Hmmm am I missing something? Yes I suppose there is a third flavor of fighting gamers drawn to the genre. I’m talking about the fanservice crowd of course, and there are some nice new faces joining the roster no matter which gender you prefer! Matching the new Street Fighter fan favorite, Katarina arrives to bring some Brazilian fanfare to the scene. Claudio offers some nice demon hunter action from the holy lands of Italy. For those that demand some breakdance fighting action in their Tekken, we have Lucky Chloe, an otaku kitty girl that packs a nasty kitty mitten karate chop. Sheheen brings the under appreciated middle eastern fighting arts to light with Arabian flair. Josie offers some Philippine fan-service with a skimpy little mini-skirt number. And of course we can’t forget the undoubtedly powerful Akuma, sure to set the meta of coming tournaments.
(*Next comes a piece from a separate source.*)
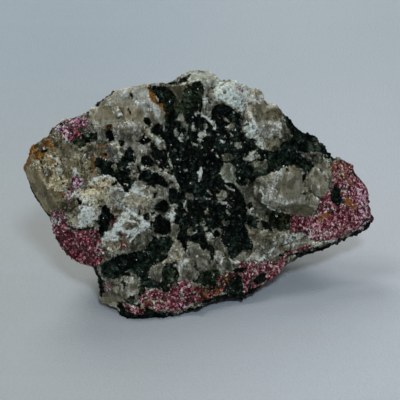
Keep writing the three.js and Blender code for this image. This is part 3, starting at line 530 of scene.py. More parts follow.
Q 0 -.35 .2 2 182,207
Q .1 -.35 .2 1.8 185.5,212
Q .1 -.35 .2 2.2 207,208 206,213
Q -.1 -.35 .2 2 208,217
Q -.1 -.45 .2 2.8 226,210 228,214
Q -.42 -.65 .2 0 221,223 224,218 229,219 230,223 226,226
Q -.45 -.55 .2 0 199,221 203,217 207,221 204,226 200,225
Q .1 -.35 .2 0 203.5,225 207.5,225 208.5,228 206,231 204,229.5
Q .45 .3 .5 0 204,236 206,231.5 209,231 211.5,232 212.5,236 210,240 208,241 206,240
Q .8 -.35 .2 1.8 211,232.5 212.5,236
Q -.12 -.35 .2 2.6 213,230 216,228.5 219.5,229.5 221,234 220.5,240 217,243
Q -.3 -.35 .2 0 214,244 218,242 222,244 223,248 219,250 215,249
Q -.3 -.35 .2 0 187,229 190,225 192,230 194,232 190,236 187,235
Q .4 -.35 .2 1.6 195.5,228 196,231 193,233 190.5,236
Q .6 -.35 .2 1.5 198.5,233
Q .3 -.25 .2 2 160,196.5 168,197
Q -.1 -.15 .1 0 171,203 175,201.5 179,204 176,208 172,208
F .85 -.4 .3 0 167,216 170,212 172,208 174.5,207.5 176,211 176,214 175,218 173,221.5 171,222 169.5,218
D -.1 0 -.2 1.8 174,209.5
Q -.28 -.25 .1 0 172,223 175,221.5 179,223 180,228 178,232 177,238 174,241 171,239 172,232
F .72 -.3 .2 0 155.5,233 157,235 160,235 160,240 158,238
Q .75 -.35 .2 1.8 177,235 177.5,240
Q -.1 -.45 .1 2.4 162,253 165,253
F .95 -.4 .3 0 250,211 251,207.5 253,206 255,208 254,211.5 251.5,213
Q -.3 -.55 .2 0 240,186 247,184 251,190 252,200 248,203 244,196 240,192
Q .2 -.35 .1 1.8 248,192
Q -.3 -.45 .1 0 258,209 263,207 268,210 267,218 261,220
Q .15 -.35 .1 2.4 260,210 265,212
Q -.1 -.35 .1 1.8 255,220 261,220
Q .5 -.35 .1 1.5 242,224
D -.05 -.1 .4 0 222,231 233,229 244,230 248,236 252,240 253,246 249,249.5 242,250 237,255 232,256 229,252
  227,247 224,242 222,236
D -.3 0 -.5 0 179,231 187,233 187,240 188,247 186,250 184,246 181,241 178.5,238
D -.3 0 -.5 0 191,238 197,235 203,235 206,241 211,243 213,247 213,259 211,258 210,250 206,247 203,249 200,246
  198,241
# black edges and crevices
Q .4 .2 0 3 264,252 268,250
M .55 -.1 0 3 69,225 73,227
Q -.2 0 0 3 121,149 124,151
D -.1 0 -.1 3 126,272 129,274
D 0 .3 -.1 3 195,280 197,282
Q -.55 .1 0 3.4 202,262 204,264
D -.1 -.2 -.1 2.4 259,175.5 265,173
D .3 .9 0 -.3 78,127 84,127 85,132 79,132
Q -.1 -.3 0 3 241,121 242,125
Q -.3 0 0 3 152,201 153,205
Q .2 .6 0 3 111,306 117,310
Q -.15 .2 0 3 284,259 294,256.5
D -.2 0 -.1 3 151,221 152,227
Q -.4 -.2 .1 0 255,222 262,222 264,227 257,228
F .55 .5 .1 3 35,160 38,163
F .95 -.1 .2 5 113,237 117,236
F .9 .1 .2 4 75,191 77,195
Q .6 .05 .1 5 263,128 267,130
F .55 .5 .1 3 342,174 345,177
Q .3 .1 .1 3 274,206 280,206
Q .4 .1 -2.2 3 57,122 62,120.5 68,118
M .05 .2 .1 3 282,257 290,253 298,250 308,246
D -.2 0 -.2 4 204,301 212,298 222,296
D .25 .8 -.1 1.6 56,125 66,120 78,115 88,110
D -.3 0 -.3 1.8 96,104 100,100 106,96 115,89
D .1 .9 0 1.6 25,173 30,186 34,196 41,206 49,216
D 0 .9 0 1.4 115,88 125,85 138,83
D -.1 .9 0 1.4 51,128 50,132 44,136 40,138 32,144 29,152
D -.2 .4 -.3 3.6 95,266 98,280 100,292
D -.2 .2 2 4 118,314 122,317 132,320 150,320 168,317 186,313 200,307 216,302 232,299 248,297 262,290
D -.3 .1 -.5 2 30,190 35,197 40,203
D -.3 .2 -1.6 5 78,198 80,202
D -.3 .2 -.6 2.4 68,226 77,229 85,228 94,226
D -.3 .4 -.6 3 38,150 37,156
D -.3 .4 -.6 3.4 42,151 46,150
D -.3 .3 -.4 2.6 101,153 106,154
"""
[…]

Details remain a bit sparse, as Tekken 7 isn’t due on Steam PC, Xbox One, or Playstation 4 until early 2017. But there is some good news for the Microsoft fans out there. Anyone packing an active Xbox One Live gold membership can start honing their skills as Tekken Tag Tournament 2 is set to go on sale for free for a week! Keep an eye out for a chance to join Team Tekken in the neverending battle for dominance of the fighting genre!